Aim
Go through the listing and copy every line word for word.

------ Recorded data

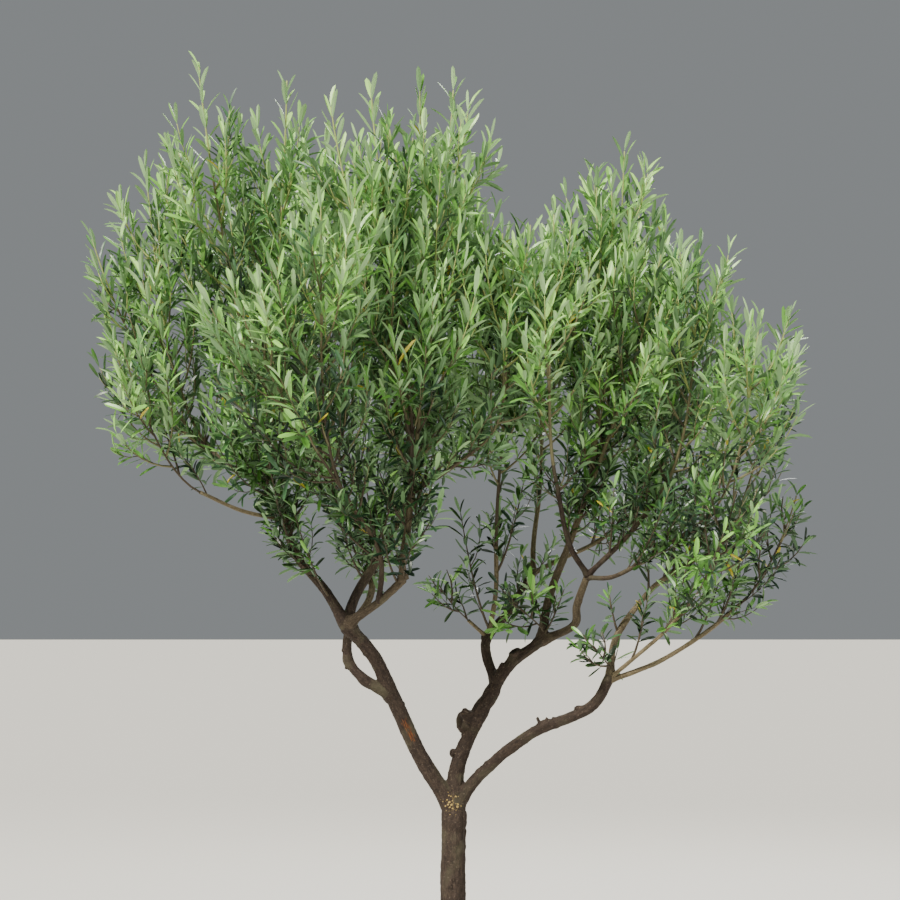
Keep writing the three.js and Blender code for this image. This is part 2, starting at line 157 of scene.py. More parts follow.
limb("right_rising_limb", "right_knee_limb", 1, [6, 4.5], [364, -65, 1136], [420, -92, 1208])
limb("right_long_limb", "right_knee_limb", 0.97, [5, 3.5], [333, -60, 1048], [444, -135, 1117],
     [502, -165, 1156])
limb("right_inner_limb", "right_bough", 1, [7, 4], [334, -60, 915], [398, -22, 1004], [435, 0, 1038],
     [536, 60, 1097])
limb("right_middle_limb", "right_bough", 0.99, [4.5, 3.5], [393, -125, 900], [425, -145, 929],
     [468, -175, 977])
limb("right_low_limb", "right_bough", 0.98, [5.5, 4], [377, -90, 853], [428, -95, 875], [524, -90, 935],
     [592, -75, 990])
print("limbs:", len(LIMBS), "total length, m:", round(sum(l["path"].length for l in LIMBS.values()), 2))

# %% [markdown]
# ## Making meshes from arrays
#
# A tree has far too many leaves for one Blender object each, and the export would drop instances. So numpy
# works out all the corners of a kind of thing at once, and one mesh takes them, with the number of the
# material that each triangle wears. Wood is made of closed round tubes along a Path.

# %% Mesh helper
def add_mesh(name, points, triangles, materials, wears=None):
    mesh = bpy.data.meshes.new(name)
    mesh.vertices.add(len(points))
    mesh.vertices.foreach_set("co", np.asarray(points, np.float32).ravel())
    mesh.loops.add(triangles.size)
    mesh.loops.foreach_set("vertex_index", triangles.astype(np.int32).ravel())
    mesh.polygons.add(len(triangles))
    mesh.polygons.foreach_set("loop_start", np.arange(0, triangles.size, 3, dtype=np.int32))
    for material in materials:
        mesh.materials.append(material)
    if wears is not None:
        mesh.polygons.foreach_set("material_index", wears.astype(np.int32))
    mesh.polygons.foreach_set("use_smooth", np.ones(len(triangles), bool))
    mesh.update(calc_edges=True)
    mesh.validate()
    made = bpy.data.objects.new(name, mesh)
    bpy.context.collection.objects.link(made)
    return made


# %% Tube helpers
def frames_of(path, shares):
    """Two directions square to the path at each share, carried along it without a twist."""
    tangents = path.tangent(shares)
    normal = outward(tangents[0], 0.0)
    normals = []
    for tangent in tangents:
        normal = unit(normal - tangent * np.dot(normal, tangent))
        normals.append(normal)
    normals = np.array(normals)
    return normals, np.cross(tangents, normals)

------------

Answer to the task
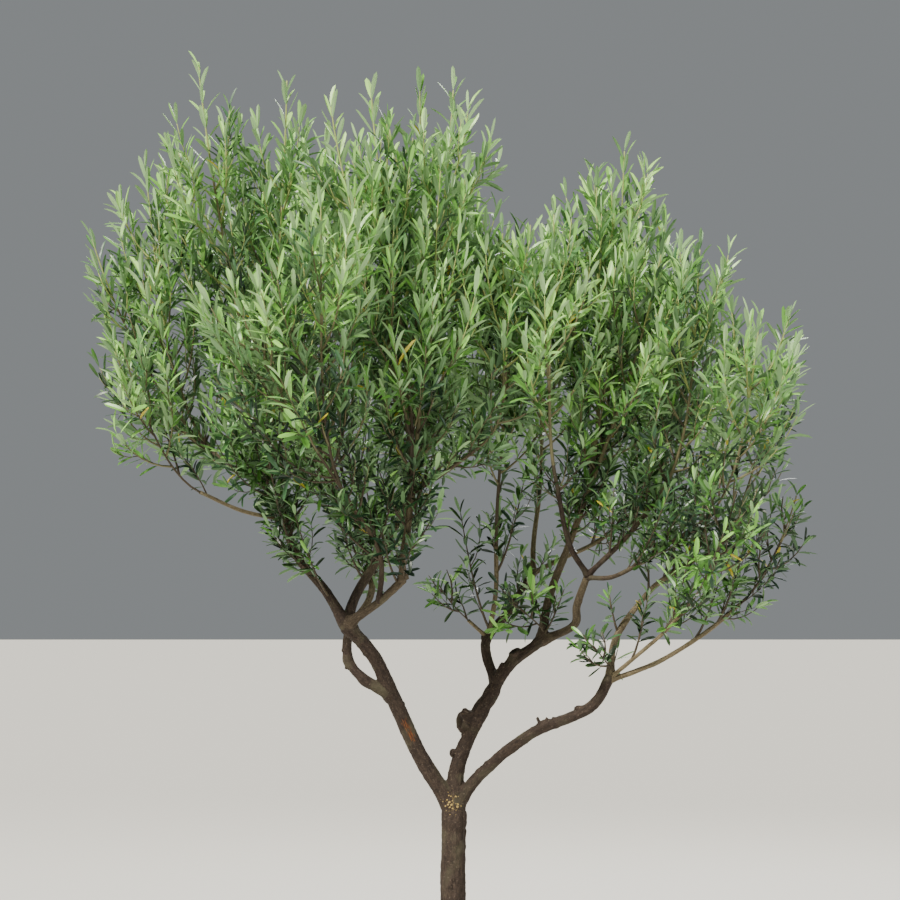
Keep writing the three.js and Blender code for this image. This is part 2, starting at line 157 of scene.py. More parts follow.
limb("right_rising_limb", "right_knee_limb", 1, [6, 4.5], [364, -65, 1136], [420, -92, 1208])
limb("right_long_limb", "right_knee_limb", 0.97, [5, 3.5], [333, -60, 1048], [444, -135, 1117],
     [502, -165, 1156])
limb("right_inner_limb", "right_bough", 1, [7, 4], [334, -60, 915], [398, -22, 1004], [435, 0, 1038],
     [536, 60, 1097])
limb("right_middle_limb", "right_bough", 0.99, [4.5, 3.5], [393, -125, 900], [425, -145, 929],
     [468, -175, 977])
limb("right_low_limb", "right_bough", 0.98, [5.5, 4], [377, -90, 853], [428, -95, 875], [524, -90, 935],
     [592, -75, 990])
print("limbs:", len(LIMBS), "total length, m:", round(sum(l["path"].length for l in LIMBS.values()), 2))

# %% [markdown]
# ## Making meshes from arrays
#
# A tree has far too many leaves for one Blender object each, and the export would drop instances. So numpy
# works out all the corners of a kind of thing at once, and one mesh takes them, with the number of the
# material that each triangle wears. Wood is made of closed round tubes along a Path.

# %% Mesh helper
def add_mesh(name, points, triangles, materials, wears=None):
    mesh = bpy.data.meshes.new(name)
    mesh.vertices.add(len(points))
    mesh.vertices.foreach_set("co", np.asarray(points, np.float32).ravel())
    mesh.loops.add(triangles.size)
    mesh.loops.foreach_set("vertex_index", triangles.astype(np.int32).ravel())
    mesh.polygons.add(len(triangles))
    mesh.polygons.foreach_set("loop_start", np.arange(0, triangles.size, 3, dtype=np.int32))
    for material in materials:
        mesh.materials.append(material)
    if wears is not None:
        mesh.polygons.foreach_set("material_index", wears.astype(np.int32))
    mesh.polygons.foreach_set("use_smooth", np.ones(len(triangles), bool))
    mesh.update(calc_edges=True)
    mesh.validate()
    made = bpy.data.objects.new(name, mesh)
    bpy.context.collection.objects.link(made)
    return made


# %% Tube helpers
def frames_of(path, shares):
    """Two directions square to the path at each share, carried along it without a twist."""
    tangents = path.tangent(shares)
    normal = outward(tangents[0], 0.0)
    normals = []
    for tangent in tangents:
        normal = unit(normal - tangent * np.dot(normal, tangent))
        normals.append(normal)
    normals = np.array(normals)
    return normals, np.cross(tangents, normals)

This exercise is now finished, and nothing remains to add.